Bigness has been an important factor in the rise of the Money Trust: Big railroad systems, Big industrial trusts, Big public service companies; and as instruments of these Big banks and Big trust companies. J. P. Morgan & Co. (in their letter of defence to the Pujo Committee) urge the needs of Big Business as the justification for financial concentration. They declare that what they euphemistically call “coöperation” is “simply a further result of the necessity for handling great transactions”; that “the country obviously requires not only the larger individual banks, but demands also that those banks shall coöperate to perform efficiently the country’s business”; and that “a step backward along this line would mean a halt in industrial progress that would affect every wage-earner from the Atlantic to the Pacific.” The phrase “great transactions” is used by the bankers apparently as meaning large corporate security issues.
Leading bankers have undoubtedly coöperated during the last 15 years in floating some very large security issues, as well as many small ones. But relatively few large issues were made necessary by great improvements undertaken or by industrial development. Improvements and development ordinarily proceed slowly. For them, even where the enterprise involves large expenditures, a series of smaller issues is usually more appropriate than single large ones. This is particularly true in the East where the building of new railroads has practically ceased. The “great” security issues in which bankers have coöperated were, with relatively few exceptions, made either for the purpose of effecting combinations or as a consequence of such combinations. Furthermore, the combinations which made necessary these large security issues or underwritings were, in most cases, either contrary to existing statute law, or contrary to laws recommended by the Interstate Commerce Commission, or contrary to the laws of business efficiency. So both the financial concentration and the combinations which they have served were, in the main, against the public interest. Size, we are told, is not a crime. But size may, at least, become noxious by reason of the means through which it was attained or the uses to which it is put. And it is size attained by combination, instead of natural growth, which has contributed so largely to our financial concentration. Let us examine a few cases:
THE HARRIMAN PACIFICS
J. P. Morgan & Co., in urging the “need of large banks and the coöperation of bankers,” said:
“The Attorney-General’s recent approval of the Union Pacific settlement calls for a single commitment on the part of bankers of $126,000,000.”

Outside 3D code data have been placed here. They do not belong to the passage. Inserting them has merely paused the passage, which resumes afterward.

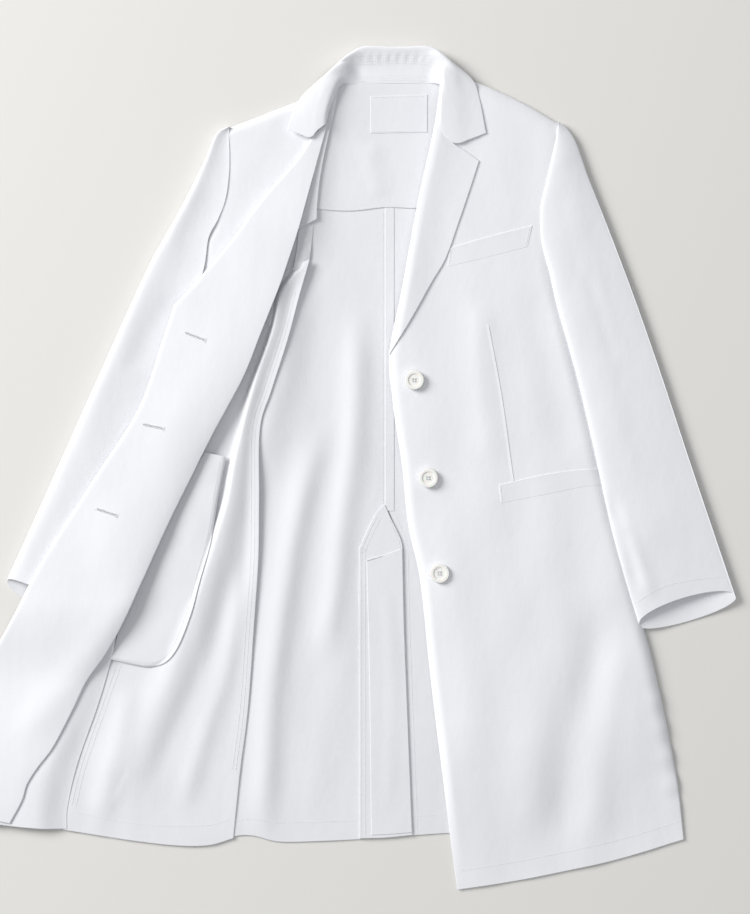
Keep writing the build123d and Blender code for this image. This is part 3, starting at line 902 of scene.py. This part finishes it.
def sleeve(side, half, bow, seed=0, folds=(), crest=0.5, swell=0.72, armhole=0.27):
    """Half of a flattened sleeve tube. bow is how far its cuff edge curves past the straight line, crest is
    where across it stands highest, from 0 inside to 1 outside, and armhole is the share of its length
    along which the armhole seam keeps the inner edge up."""
    name = f"{side}_{half}_sleeve"
    inner, outer = SLEEVE_LINES[side]
    down = shares(560, 3.2)
    turns = np.linspace(0, pi, 61)
    across = (1 - np.cos(turns)) / 2
    plan = band(smooth(inner), smooth(outer), across, down)
    run = (plan[-1, 0] + plan[-1, -1]) - (plan[-12, 0] + plan[-12, -1])
    run /= np.linalg.norm(run)
    reach = bow * np.sin(turns) ** 0.9
    near_cuff = ease((down - 0.72) / 0.28)
    plan = plan + (near_cuff[:, None, None] * reach[None, :, None]) * run[None, None]
    skewed = pi * across[None] ** (np.log(0.5) / np.log(crest))
    flank = np.clip(np.sin(skewed), 0, 1) ** swell
    if half == "under":
        height = np.full(plan.shape[:2], SLEEVE_MIDDLE) - UNDER_DROP * flank
    else:
        tall = TOP_RISE * np.interp(down, [0, 0.08, 0.3, 0.85, 1], [0.55, 0.95, 1, 1, 0.85])[:, None]
        head = ease((armhole - down) / 0.07)[:, None]
        seam_side = head * (1 - flank) * 0.5 * (1 - across[None])
        height = SLEEVE_MIDDLE + tall * (flank + seam_side)
        for points, rise, width in folds:
            height = height + ridge(plan, points, rise, width) * flank
        height = height + 0.3 * ripple(plan, 70, seed, stretch=(0.7, 1.8), turn=-0.35) * flank
    piece = cloth(f"{name}_cloth", plan, height, face_down=half == "under")
    return place(piece, f"{side}_sleeve", [name])


LEFT_SLEEVE_FOLDS = [
    ([(262, -500), (283, -540), (306, -600)], 1.4, 9),
    ([(252, -470), (275, -530), (290, -590)], -1.4, 8),
    ([(215, -90), (228, -180), (262, -330)], 0.8, 14),
    ([(228, -215), (244, -265), (264, -330)], -0.9, 9),
    ([(238, -300), (262, -380), (290, -470)], 0.5, 14),
]
RIGHT_SLEEVE_FOLDS = [
    ([(-232, -240), (-266, -290), (-292, -345)], -2, 14),
    ([(-215, -110), (-235, -180), (-252, -240)], 0.6, 14),
]


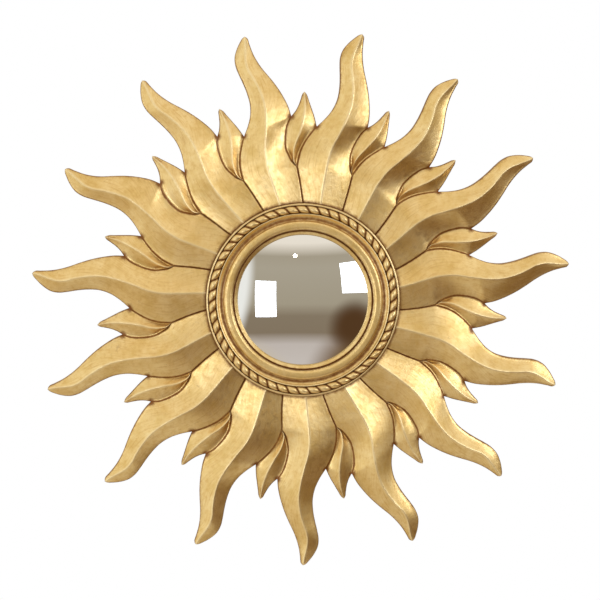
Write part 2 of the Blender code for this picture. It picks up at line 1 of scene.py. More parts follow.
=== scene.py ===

This $126,000,000 “commitment” was not made to enable the Union Pacific to secure capital. On the contrary it was a guaranty that it would succeed in disposing of its Southern Pacific stock to that amount. And when it had disposed of that stock, it was confronted with the serious problem—what to do with the proceeds? This huge underwriting became necessary solely because the Union Pacific had violated the Sherman Law. It had acquired that amount of Southern Pacific stock illegally; and the Supreme Court of the United States finally decreed that the illegality cease. This same illegal purchase had been the occasion, twelve years earlier, of another “great transaction,”—the issue of a $100,000,000 of Union Pacific bonds, which were sold to provide funds for acquiring this Southern Pacific and other stocks in violation of law. Bankers “coöperated” also to accomplish that.
UNION PACIFIC IMPROVEMENTS
The Union Pacific and its auxiliary lines (the Oregon Short Line, the Oregon Railway and Navigation and the Oregon-Washington Railroad) made, in the fourteen years, ending June 30, 1912, issues of securities aggregating $375,158,183 (of which $46,500,000 were refunded or redeemed); but the large security issues served mainly to supply funds for engaging in illegal combinations or stock speculation. The extraordinary improvements and additions that raised the Union Pacific Railroad to a high state of efficiency were provided mainly by the net earnings from the operation of its railroads. And note how great the improvements and additions were: Tracks were straightened, grades were lowered, bridges were rebuilt, heavy rails were laid, old equipment was replaced by new; and the cost of these was charged largely as operating expense. Additional equipment was added, new lines were built or acquired, increasing the system by 3524 miles of line, and still other improvements and betterments were made and charged to capital account. These expenditures aggregated $191,512,328. But it needed no “large security issues” to provide the capital thus wisely expended. The net earnings from the operations of these railroads were so large that nearly all these improvements and additions could have been made without issuing on the average more than $1,000,000 a year of additional securities for “new money,” and the company still could have paid six per cent. dividends after 1906 (when that rate was adopted). For while $13,679,452 a year, on the average, was charged to Cost of Road and Equipment, the surplus net earnings and other funds would have yielded, on the average, $12,750,982 a year available for improvements and additions, without raising money on new security issues.
HOW THE SECURITY PROCEEDS WERE SPENT
The $375,000,000 securities (except to the extent of about $13,000,000 required for improvements, and the amounts applied for refunding and redemptions) were available to buy stocks and bonds of other companies. And some of the stocks so acquired were sold at large profits, providing further sums to be employed in stock purchases.